Chess (Part 1?)
- Danny Scuderi

- Feb 27, 2021
- 4 min read
Updated: Apr 6, 2024

My dad taught me how to play chess when I was, say, 10-years old. It was fun and interesting. I played him and my brother a handful of times, though it by no means defined my childhood. That was reserved for soccer and tackle football in the house. Decades later, chess is back in my life. I love it and I hate it but mostly I love it (because I hate it).
The Queen’s Gambit did the impossible and made chess cool and popular. It’s like if spoken word were featured at the Super Bowl. Wait, it was?! I digress. I’m sure through some roundabout way, that brought it back into my life. I saw the show. It was fine but nothing special. A month or two later, a good friend of mine shared a chess.com app with me and another buddy. I’m assuming he or someone in his life became interested in it through the show, but I don’t really care to ask (probably because I don’t care about the show to begin with). The fact is, chess is back, and that’s all that really matters.
I run an elementary school, and my job is to regularly reinforce the message that learning is hard, and it is rewarding because it is hard. Those aha moments? The aha lives in the struggle preceding the exclamation. Very regularly, I reference how math is hard for me still (it is) or how I know nothing about spreadsheets and how to use them to their full potential (text wrapping is as far as I go) or how I make a bunch of mistakes everyday (super easy to own that, actually). Very rarely in my adult life, though, have I been face to face with the type of struggle that I see students experience everyday.
Philosophizing about growth mindset and working hard and you’ll get there soon, just wait is one thing. Pulling out some examples that kids know are real but still don’t really understand–sure, good work making a connection and building trust. Living it, though, is another thing all together, and that is what chess is doing to me now.
I’m playing and trying to learn how to get better. The worst part is, chess encompasses several of my many, many areas of growth. It is spatial reasoning, mathematical thinking, iterative thinking beyond one or two steps, reading and reacting, and oh yeah all of that at the exact same time. Let’s throw in a timer just for some good, old-fashioned stress just to really exacerbate my sense of incompetence.

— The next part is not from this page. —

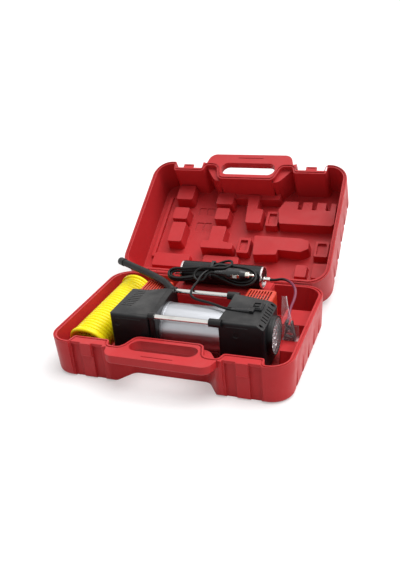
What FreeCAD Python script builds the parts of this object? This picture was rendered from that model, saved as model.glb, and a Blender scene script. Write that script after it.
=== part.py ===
# Tyre inflator kit in a blow-moulded carry case: a twin-cylinder 12 V air compressor with an end lamp,
# a recoil air hose, a supply lead with its lighter plug, and a battery clamp adaptor.
# Millimetres. X runs along the case, Y points to the back, Z up. The origin is on the floor, under the
# middle of the case base. The lid is drawn closed and then laid back about the hinge, as photographed.
import FreeCAD
import Part
import math
import os

V = FreeCAD.Vector

# Case
case_width = 430.0
case_depth = 289.0
base_height = 70.0
lid_height = 88.0
corner_radius = 40.0
rim_width = 8.0
skin = 2.4
rim_thickness = 4.4
draft = 3.0
bottom_radius = 9.0
base_pocket_depth = 63.0
lid_pocket_depth = 75.0
handle_proud = 23.5
handle_reach = case_depth / 2 + handle_proud
handle_thickness = 16.0
handle_hole_length = 120.0
handle_hole_width = 31.0
handle_hole_inset = 39.5
handle_hole_middle = handle_reach - handle_hole_inset
flute_radius = 7.0
flute_depth = 5.0
flute_spacing = 43.0
flute_inset = 52.5
flute_first = flute_inset - case_depth / 2
flute_count = 5
flute_top_gap = 18.0
latch_inset = 77.5
latch_middle = case_width / 2 - latch_inset
latch_width = 65.0
catch_width = 20.0
catch_height = 27.0
groove_width = 2.4
groove_depth = 2.2
bead_width = 1.2
bead_height = 1.8
open_angle = 147.0
hinge_setback = 2.5
hinge_axis_y = case_depth / 2 + hinge_setback
knuckle_radius = 4.5
knuckle_length = 20.0
hinge_inset = 95.0
hinge_middle = case_width / 2 - hinge_inset
hinge_pin_radius = 2.0
running_gap = 0.05
seat_gap = 0.3

# Compressor
axis_y = -36.0
axis_z = 62.0
barrel_radius = 39.0
barrel_wall = 2.0
barrel_left = -30.0
barrel_right = 80.0
housing_wall = 2.5
housing_bottom = 12.0
housing_top = 104.0
housing_rear = 8.0
left_housing_length = 71.0
left_housing_front = -91.0
flange_thickness = 11.0
right_housing_length = 77.0
right_housing_front = -82.0
crest_height = 7.0
foot_radius = 8.0
rod_radius = 4.0
rod_front_y = -84.0
rod_rear_y = 15.0
rod_z = 102.5
rod_seat = 4.0
socket_radius = 7.0
socket_length = 13.0
guard_rear = 58.0
guard_top = 99.0
guard_bottom = 28.0
guard_wall = 2.4
guard_half_width = 26.0
guard_slots = 8
slot_width = 3.0
lamp_y = -33.0
lamp_z = 61.0
lamp_radius = 34.0
lens_radius = 31.5
lamp_depth = 9.0
end_slope = 12.0
well_z = housing_top - 5.6

# Drive
gear_teeth = 30
pinion_teeth = 10
tooth_module = 1.0
gear_width = 6.0
gear_offset = 15.0
crank_throw = 8.0
crank_pin_radius = 3.0
cylinder_offset = 38.0
bore_radius = 13.0
cylinder_wall = 3.0
cylinder_rear = 50.0
shaft_radius = 2.5
core_radius = 27.0
magnet_thickness = 6.0

# Soft and loose things
coil_tube = 8.0
coil_radius = 33.5
coil_pitch = 9.1
coil_half_turns = 47
coil_inset = 54.0
coil_axis_x = coil_inset - case_width / 2
coil_front_inset = 47.5
coil_front_y = coil_front_inset - case_depth / 2
cord_diameter = 4.8
hank_step = 6.0
tube_radius = 21.0
tube_left = -55.0
tube_right = 105.0
tube_inset = 32.5
tube_y = case_depth / 2 - tube_inset
platform_top = 74.0
lead_diameter = 5.0
outlet_diameter = 13.5
cord_sides = 8


def box(x0, x1, y0, y1, z0, z1):
    return Part.makeBox(x1 - x0, y1 - y0, z1 - z0, V(x0, y0, z0))


def rod_between(start, end, radius):
    run = end - start
    return Part.makeCylinder(radius, run.Length, start, run)


def cylinder_x(x0, x1, y, z, radius):
    return rod_between(V(x0, y, z), V(x1, y, z), radius)


def cylinder_y(y0, y1, x, z, radius):
    return rod_between(V(x, y0, z), V(x, y1, z), radius)


def cylinder_z(z0, z1, x, y, radius):
    return rod_between(V(x, y, z0), V(x, y, z1), radius)


def mirrored(points):
    # A closed outline from its right half, given from the front middle to the back middle.
    return points + [(-x, y, r) for x, y, r in reversed(points)]


def grown(points, grow, sharp=False):
    # Every side of a counter-clockwise outline moved outwards, and its corner radii with it.
    count = len(points)
    result = []
    for k in range(count):
        x, y, r = points[k]
        bx, by = points[k - 1][:2]
        nx, ny = points[(k + 1) % count][:2]
        ux, uy = x - bx, y - by
        wx, wy = nx - x, ny - y
        ul, wl = math.hypot(ux, uy), math.hypot(wx, wy)
        ux, uy, wx, wy = ux / ul, uy / ul, wx / wl, wy / wl
        turn = ux * wy - uy * wx
        if abs(turn) < 1e-6:
            result.append((x + uy * grow, y - ux * grow, 0.0))
            continue
        ax, ay = x + uy * grow, y - ux * grow
        cx, cy = x + wy * grow, y - wx * grow
        t = ((cx - ax) * wy - (cy - ay) * wx) / turn
        radius = 0.0 if sharp or r == 0.0 else max(r + (grow if turn > 0 else -grow), 0.6)
        result.append((ax + ux * t, ay + uy * t, radius))
    return result


def outline(points, z):
    # A closed wire of straight sides and tangent corner arcs.
    edges = []
    ends = []
    count = len(points)
    for k in range(count):
        x, y, r = points[k]
        here = V(x, y, z)
        back = V(points[k - 1][0], points[k - 1][1], z) - here
        ahead = V(points[(k + 1) % count][0], points[(k + 1) % count][1], z) - here
        back.normalize()
        ahead.normalize()
        half = back.getAngle(ahead) / 2
        if r == 0.0 or abs(half - math.pi / 2) < 1e-6:
            ends.append((here, None, here))
            continue
        reach = r / math.tan(half)
        middle = back + ahead
        middle.normalize()
        mid = here + middle * (r / math.sin(half) - r)
        ends.append((here + back * reach, mid, here + ahead * reach))
    for k in range(count):
        first, mid, last = ends[k]
        if mid is not None:
            edges.append(Part.Arc(first, mid, last).toShape())
        following = ends[(k + 1) % count][0]
        if (following - last).Length > 1e-6:
            edges.append(Part.LineSegment(last, following).toShape())
    return Part.Wire(edges)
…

Chess is not like exercise. The more I play it, the more I feel like maybe I’m getting better but also maybe I’m not? If I workout for three straight weeks (go me!), I will definitely feel better and healthier. In the last two weeks, I have managed to play too many hours of chess, and though I am a bit improved from those first few games, I feel largely just as incompetent. My mistakes are similarly obvious. My novice strategy looks very novice and not very strategy. In general, I haven’t gotten better and I’m not digging the art of patience, largely because I can’t see significant growth, and significant is even relative here.
And that’s it. In most games I play, I experience a feeling of incompetence several times at the very least. I play the computer, I play strangers who are not too far more advanced than I, I do chess puzzles. Over and over again I make similar mistakes that show how I struggle with spatial reasoning and mathematical thinking and all of those things. I feel like I’m in a holding pattern of chess growth. It honestly feels defeating, and part of it is because I don’t know how to get better. Watch some chess videos? Cool, but I forget it all when I actually play a game. Read some chess theory (ultra nerd over here)? Cool, but I forget it all when someone does a different opening than what I just read about.
It is a game of multitudes and I feel so singular.
I hate that feeling. But as an educator, I also appreciate it. I haven’t felt it in a long time, not as pronounced as this. And in the low-stakes world of online chess with strangers or bots, it’s a pretty good place to be. I feel like I am not good at something and I don’t know how to get better. I am reminded of what that used to feel like in algebra class, and I see what it feels like in the students I am in charge of everyday. Some things are just overwhelming, and kids don’t have the perspective that I have–that it does get better, that you do learn. I will get better at chess and I will win some matches. That will feel good. It will feel good not because of the winning, but because I will be able to see my learning and growth.
The truth is, I know I am getting better. I am just wanting to see it much more pronouncedly than it is presenting. I want the leaps and bounds, not the skips and stumbles. Having recently picked up a game that my father introduced me to long ago, I am now in a world of challenge and growth that I have not experienced in years. It’s a new experience. It’s damn frustrating. And somehow because of that, I love it and can’t put it down.